**PROBLEM**.
Copy out the data below verbatim.

**DATA SECTION**.
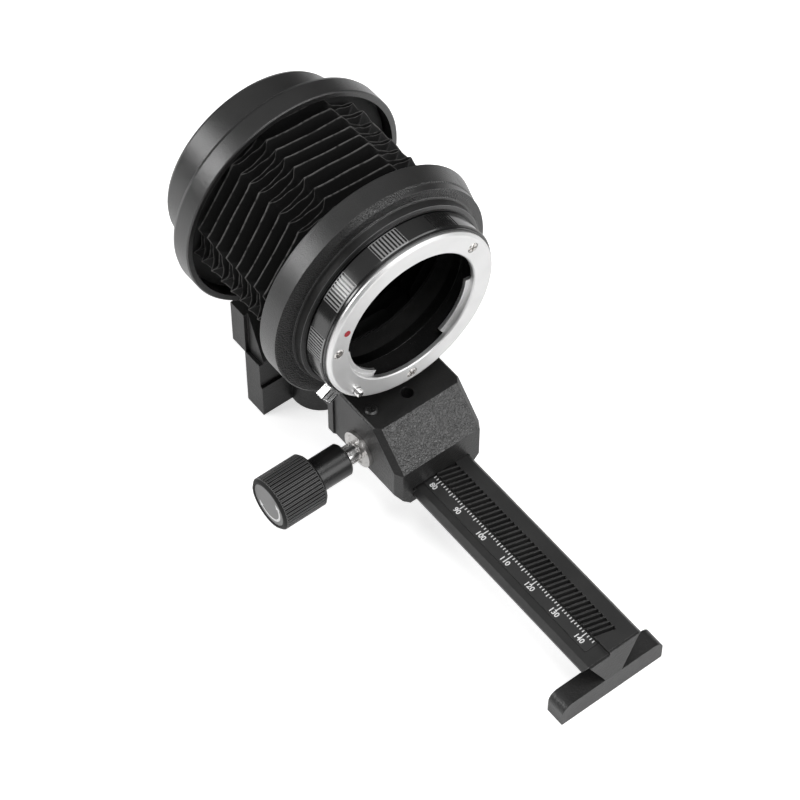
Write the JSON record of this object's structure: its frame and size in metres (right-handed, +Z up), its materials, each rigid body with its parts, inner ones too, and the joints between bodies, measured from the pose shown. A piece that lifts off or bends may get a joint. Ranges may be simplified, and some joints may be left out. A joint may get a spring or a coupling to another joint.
{
  "type": "macro bellows unit",
  "caption": "Macro bellows: a lens mount on a rack-focused carriage joined by pleated black cloth to a fixed camera mount, on a scaled rail with feet.",
  "frame": {"origin": "mouth of the tripod socket, at the level of the table the feet stand on", "axes": "+Z up along the tripod socket, -Y along the rail towards the lens end, +X to the right seen from the lens end; the focusing knob is on the -X side"},
  "size_m": [0.0786, 0.1562, 0.1058],
  "materials": {
    "cast_black": "black powder coat on cast alloy, fine orange-peel texture",
    "turned_black": "satin black anodised, turned",
    "gloss_black": "gloss black anodised",
    "bright_chrome": "satin-polished chrome",
    "steel_part": "turned bright steel",
    "brass_part": "nickelled brass",
    "dark_screw": "blackened steel",
    "scale_black": "printed strip, matt black",
    "knob_black": "ribbed black plastic",
    "disc_grey": "grey printed disc",
    "dot_red": "red enamel",
    "cloth": "black rubberised bellows cloth, fine weave"
  },
  "bodies": {
    "rail": {"rail_bar": "cast_black", "front_foot": "cast_black", "rear_base": "cast_black", "tripod_bush": "brass_part", "scale_strip": "scale_black", "rear_standard": "cast_black", "standard_screws": "dark_screw", "rear_ring": "turned_black", "rear_clamp": "turned_black", "camera_ring": "turned_black", "camera_bayonet": "bright_chrome", "camera_screws": "steel_part", "bellows": "cloth"},
    "carriage": {"carriage_block": "cast_black", "end_plate": "cast_black", "plate_screws": "dark_screw", "top_screw": "dark_screw", "bearing_bush": "brass_part", "shaft_cap": "dark_screw", "front_ring": "turned_black", "front_clamp": "turned_black", "grip_ring": "gloss_black", "spacer_ring": "gloss_black", "lens_bayonet": "bright_chrome", "mount_screws": "steel_part", "index_dot": "dot_red"},
    "knob": {"focus_shaft": "bright_chrome", "pinion": "steel_part", "knob_hub": "knob_black", "focus_knob": "knob_black", "knob_disc": "disc_grey"},
    "release": {"release_lever": "bright_chrome", "lock_pin": "steel_part"}
  },
  "joints": [
    {"name": "carriage_slide", "type": "slide", "parent": "rail", "child": "carriage", "axis": [0, -1, 0], "range_m": [-0.016, 0.062], "deforming": ["bellows"]},
    {"name": "focus_spin", "type": "hinge", "parent": "carriage", "child": "knob", "pos_m": [-0.0374, -0.037, 0.0224], "axis": [1, 0, 0], "range_deg": [-212, 812]},
    {"name": "release_pull", "type": "slide", "parent": "carriage", "child": "release", "axis": [0, 1, 0], "range_m": [0, 0.0018], "stiffness_N_per_m": 600, "springref_m": -0.001}
  ],
  "couplings": [
    {"joint": "focus_spin", "follows": "carriage_slide", "rad_per_m": 227.28}
  ]
}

**FULL ANSWER**.
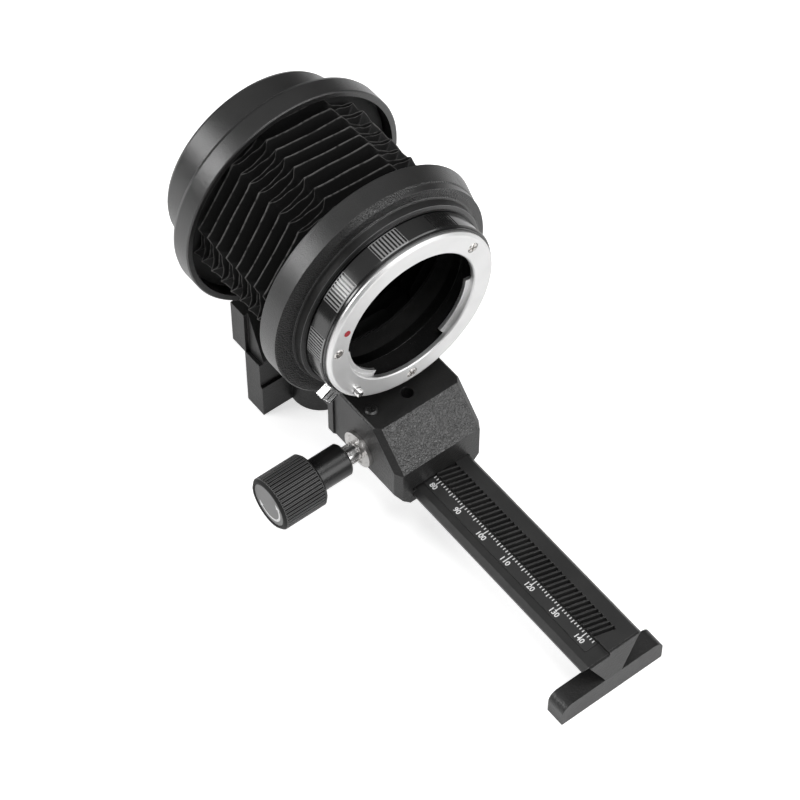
Write the JSON record of this object's structure: its frame and size in metres (right-handed, +Z up), its materials, each rigid body with its parts, inner ones too, and the joints between bodies, measured from the pose shown. A piece that lifts off or bends may get a joint. Ranges may be simplified, and some joints may be left out. A joint may get a spring or a coupling to another joint.
{
  "type": "macro bellows unit",
  "caption": "Macro bellows: a lens mount on a rack-focused carriage joined by pleated black cloth to a fixed camera mount, on a scaled rail with feet.",
  "frame": {"origin": "mouth of the tripod socket, at the level of the table the feet stand on", "axes": "+Z up along the tripod socket, -Y along the rail towards the lens end, +X to the right seen from the lens end; the focusing knob is on the -X side"},
  "size_m": [0.0786, 0.1562, 0.1058],
  "materials": {
    "cast_black": "black powder coat on cast alloy, fine orange-peel texture",
    "turned_black": "satin black anodised, turned",
    "gloss_black": "gloss black anodised",
    "bright_chrome": "satin-polished chrome",
    "steel_part": "turned bright steel",
    "brass_part": "nickelled brass",
    "dark_screw": "blackened steel",
    "scale_black": "printed strip, matt black",
    "knob_black": "ribbed black plastic",
    "disc_grey": "grey printed disc",
    "dot_red": "red enamel",
    "cloth": "black rubberised bellows cloth, fine weave"
  },
  "bodies": {
    "rail": {"rail_bar": "cast_black", "front_foot": "cast_black", "rear_base": "cast_black", "tripod_bush": "brass_part", "scale_strip": "scale_black", "rear_standard": "cast_black", "standard_screws": "dark_screw", "rear_ring": "turned_black", "rear_clamp": "turned_black", "camera_ring": "turned_black", "camera_bayonet": "bright_chrome", "camera_screws": "steel_part", "bellows": "cloth"},
    "carriage": {"carriage_block": "cast_black", "end_plate": "cast_black", "plate_screws": "dark_screw", "top_screw": "dark_screw", "bearing_bush": "brass_part", "shaft_cap": "dark_screw", "front_ring": "turned_black", "front_clamp": "turned_black", "grip_ring": "gloss_black", "spacer_ring": "gloss_black", "lens_bayonet": "bright_chrome", "mount_screws": "steel_part", "index_dot": "dot_red"},
    "knob": {"focus_shaft": "bright_chrome", "pinion": "steel_part", "knob_hub": "knob_black", "focus_knob": "knob_black", "knob_disc": "disc_grey"},
    "release": {"release_lever": "bright_chrome", "lock_pin": "steel_part"}
  },
  "joints": [
    {"name": "carriage_slide", "type": "slide", "parent": "rail", "child": "carriage", "axis": [0, -1, 0], "range_m": [-0.016, 0.062], "deforming": ["bellows"]},
    {"name": "focus_spin", "type": "hinge", "parent": "carriage", "child": "knob", "pos_m": [-0.0374, -0.037, 0.0224], "axis": [1, 0, 0], "range_deg": [-212, 812]},
    {"name": "release_pull", "type": "slide", "parent": "carriage", "child": "release", "axis": [0, 1, 0], "range_m": [0, 0.0018], "stiffness_N_per_m": 600, "springref_m": -0.001}
  ],
  "couplings": [
    {"joint": "focus_spin", "follows": "carriage_slide", "rad_per_m": 227.28}
  ]
}